#### OBJECTIVE:
Reproduce the top of the data verbatim, through and including the line that contains "SLIT_LENGTH = 0.0255".

#### GIVEN DATA:
========================

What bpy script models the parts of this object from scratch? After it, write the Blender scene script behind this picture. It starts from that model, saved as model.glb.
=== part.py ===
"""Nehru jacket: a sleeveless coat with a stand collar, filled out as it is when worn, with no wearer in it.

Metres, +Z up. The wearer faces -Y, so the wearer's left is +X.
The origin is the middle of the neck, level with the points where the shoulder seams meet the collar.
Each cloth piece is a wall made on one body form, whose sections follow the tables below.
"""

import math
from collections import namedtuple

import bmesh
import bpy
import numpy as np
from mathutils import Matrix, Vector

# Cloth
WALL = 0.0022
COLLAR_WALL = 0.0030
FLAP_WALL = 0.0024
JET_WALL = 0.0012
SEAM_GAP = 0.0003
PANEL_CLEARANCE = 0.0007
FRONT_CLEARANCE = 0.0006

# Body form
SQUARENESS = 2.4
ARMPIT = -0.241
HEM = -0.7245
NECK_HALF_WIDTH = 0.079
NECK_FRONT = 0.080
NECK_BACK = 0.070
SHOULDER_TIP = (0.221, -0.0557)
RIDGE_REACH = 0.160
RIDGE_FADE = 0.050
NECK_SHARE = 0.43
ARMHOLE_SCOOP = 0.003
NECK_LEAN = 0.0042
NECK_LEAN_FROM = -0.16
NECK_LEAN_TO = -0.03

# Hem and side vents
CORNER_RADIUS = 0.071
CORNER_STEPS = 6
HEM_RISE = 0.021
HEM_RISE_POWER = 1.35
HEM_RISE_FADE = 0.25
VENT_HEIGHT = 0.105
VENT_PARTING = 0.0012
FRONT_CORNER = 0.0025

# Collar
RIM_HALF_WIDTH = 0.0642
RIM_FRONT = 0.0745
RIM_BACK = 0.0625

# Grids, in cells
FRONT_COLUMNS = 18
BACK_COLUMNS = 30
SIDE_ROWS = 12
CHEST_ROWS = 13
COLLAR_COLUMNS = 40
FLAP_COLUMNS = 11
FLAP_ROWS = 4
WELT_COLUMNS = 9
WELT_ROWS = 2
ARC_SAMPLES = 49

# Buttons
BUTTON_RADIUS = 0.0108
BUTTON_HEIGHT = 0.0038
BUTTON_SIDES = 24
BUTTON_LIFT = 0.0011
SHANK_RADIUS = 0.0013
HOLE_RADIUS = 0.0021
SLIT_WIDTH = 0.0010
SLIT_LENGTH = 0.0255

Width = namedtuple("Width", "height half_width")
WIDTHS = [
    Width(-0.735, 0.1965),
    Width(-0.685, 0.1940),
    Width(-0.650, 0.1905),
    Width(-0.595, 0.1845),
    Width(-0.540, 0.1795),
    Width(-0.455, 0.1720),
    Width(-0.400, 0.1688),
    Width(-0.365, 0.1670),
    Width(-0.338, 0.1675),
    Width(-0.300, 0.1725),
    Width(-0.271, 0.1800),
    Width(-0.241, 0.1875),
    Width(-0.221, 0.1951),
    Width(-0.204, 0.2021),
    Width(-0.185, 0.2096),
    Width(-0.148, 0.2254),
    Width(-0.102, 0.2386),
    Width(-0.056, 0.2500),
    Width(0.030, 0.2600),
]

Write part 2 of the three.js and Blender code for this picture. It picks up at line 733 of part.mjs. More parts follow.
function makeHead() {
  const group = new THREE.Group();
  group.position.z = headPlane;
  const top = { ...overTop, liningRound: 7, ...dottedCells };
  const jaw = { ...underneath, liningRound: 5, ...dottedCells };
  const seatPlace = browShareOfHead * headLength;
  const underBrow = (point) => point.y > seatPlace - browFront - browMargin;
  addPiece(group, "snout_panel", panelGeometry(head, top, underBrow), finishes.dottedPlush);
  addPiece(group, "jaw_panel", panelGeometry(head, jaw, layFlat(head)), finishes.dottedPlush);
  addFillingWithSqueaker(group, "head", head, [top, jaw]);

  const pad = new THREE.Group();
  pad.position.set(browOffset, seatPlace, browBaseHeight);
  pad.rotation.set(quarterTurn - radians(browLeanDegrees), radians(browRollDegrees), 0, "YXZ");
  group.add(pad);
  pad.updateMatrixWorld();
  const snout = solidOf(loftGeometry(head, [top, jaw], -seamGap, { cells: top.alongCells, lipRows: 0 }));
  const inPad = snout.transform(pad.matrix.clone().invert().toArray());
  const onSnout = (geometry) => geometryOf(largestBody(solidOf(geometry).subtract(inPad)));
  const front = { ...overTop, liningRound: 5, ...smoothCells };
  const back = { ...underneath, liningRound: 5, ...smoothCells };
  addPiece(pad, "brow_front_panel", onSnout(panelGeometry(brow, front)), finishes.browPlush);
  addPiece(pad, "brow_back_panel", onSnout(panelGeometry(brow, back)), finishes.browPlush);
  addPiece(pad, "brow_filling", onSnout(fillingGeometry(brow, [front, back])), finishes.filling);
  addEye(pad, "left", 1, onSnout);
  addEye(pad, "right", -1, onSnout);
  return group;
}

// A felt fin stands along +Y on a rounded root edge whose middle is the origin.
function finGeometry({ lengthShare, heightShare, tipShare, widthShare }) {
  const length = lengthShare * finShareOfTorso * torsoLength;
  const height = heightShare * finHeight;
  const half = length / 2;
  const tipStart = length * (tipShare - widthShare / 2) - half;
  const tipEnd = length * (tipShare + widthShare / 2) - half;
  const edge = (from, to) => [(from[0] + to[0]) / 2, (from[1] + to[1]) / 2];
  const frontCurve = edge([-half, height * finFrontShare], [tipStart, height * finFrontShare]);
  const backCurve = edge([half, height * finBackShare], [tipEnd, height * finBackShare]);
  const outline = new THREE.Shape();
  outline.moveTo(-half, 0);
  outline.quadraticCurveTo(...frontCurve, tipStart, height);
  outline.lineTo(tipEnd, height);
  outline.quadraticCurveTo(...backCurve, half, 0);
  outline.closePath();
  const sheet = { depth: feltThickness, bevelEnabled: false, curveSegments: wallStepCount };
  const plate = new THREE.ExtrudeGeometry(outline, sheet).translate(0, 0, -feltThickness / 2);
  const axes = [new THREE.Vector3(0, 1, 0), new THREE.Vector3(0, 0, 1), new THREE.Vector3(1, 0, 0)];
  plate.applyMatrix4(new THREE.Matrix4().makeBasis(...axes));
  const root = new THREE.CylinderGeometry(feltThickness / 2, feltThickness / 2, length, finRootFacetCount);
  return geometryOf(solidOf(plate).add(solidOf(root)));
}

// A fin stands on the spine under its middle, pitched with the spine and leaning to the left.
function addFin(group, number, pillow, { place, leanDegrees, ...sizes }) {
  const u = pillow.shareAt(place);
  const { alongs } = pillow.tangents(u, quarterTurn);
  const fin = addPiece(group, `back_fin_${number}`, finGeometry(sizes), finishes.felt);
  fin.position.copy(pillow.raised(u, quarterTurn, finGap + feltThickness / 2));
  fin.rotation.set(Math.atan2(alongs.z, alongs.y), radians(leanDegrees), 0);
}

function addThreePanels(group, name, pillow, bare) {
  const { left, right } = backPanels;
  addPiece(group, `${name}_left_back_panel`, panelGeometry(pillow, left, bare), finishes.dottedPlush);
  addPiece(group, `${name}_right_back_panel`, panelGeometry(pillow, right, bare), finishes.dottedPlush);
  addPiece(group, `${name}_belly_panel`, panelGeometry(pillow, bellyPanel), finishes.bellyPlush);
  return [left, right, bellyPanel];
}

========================

#### ANSWER TO THIS TASK:
What bpy script models the parts of this object from scratch? After it, write the Blender scene script behind this picture. It starts from that model, saved as model.glb.
=== part.py ===
"""Nehru jacket: a sleeveless coat with a stand collar, filled out as it is when worn, with no wearer in it.

Metres, +Z up. The wearer faces -Y, so the wearer's left is +X.
The origin is the middle of the neck, level with the points where the shoulder seams meet the collar.
Each cloth piece is a wall made on one body form, whose sections follow the tables below.
"""

import math
from collections import namedtuple

import bmesh
import bpy
import numpy as np
from mathutils import Matrix, Vector

# Cloth
WALL = 0.0022
COLLAR_WALL = 0.0030
FLAP_WALL = 0.0024
JET_WALL = 0.0012
SEAM_GAP = 0.0003
PANEL_CLEARANCE = 0.0007
FRONT_CLEARANCE = 0.0006

# Body form
SQUARENESS = 2.4
ARMPIT = -0.241
HEM = -0.7245
NECK_HALF_WIDTH = 0.079
NECK_FRONT = 0.080
NECK_BACK = 0.070
SHOULDER_TIP = (0.221, -0.0557)
RIDGE_REACH = 0.160
RIDGE_FADE = 0.050
NECK_SHARE = 0.43
ARMHOLE_SCOOP = 0.003
NECK_LEAN = 0.0042
NECK_LEAN_FROM = -0.16
NECK_LEAN_TO = -0.03

# Hem and side vents
CORNER_RADIUS = 0.071
CORNER_STEPS = 6
HEM_RISE = 0.021
HEM_RISE_POWER = 1.35
HEM_RISE_FADE = 0.25
VENT_HEIGHT = 0.105
VENT_PARTING = 0.0012
FRONT_CORNER = 0.0025

# Collar
RIM_HALF_WIDTH = 0.0642
RIM_FRONT = 0.0745
RIM_BACK = 0.0625

# Grids, in cells
FRONT_COLUMNS = 18
BACK_COLUMNS = 30
SIDE_ROWS = 12
CHEST_ROWS = 13
COLLAR_COLUMNS = 40
FLAP_COLUMNS = 11
FLAP_ROWS = 4
WELT_COLUMNS = 9
WELT_ROWS = 2
ARC_SAMPLES = 49

# Buttons
BUTTON_RADIUS = 0.0108
BUTTON_HEIGHT = 0.0038
BUTTON_SIDES = 24
BUTTON_LIFT = 0.0011
SHANK_RADIUS = 0.0013
HOLE_RADIUS = 0.0021
SLIT_WIDTH = 0.0010
SLIT_LENGTH = 0.0255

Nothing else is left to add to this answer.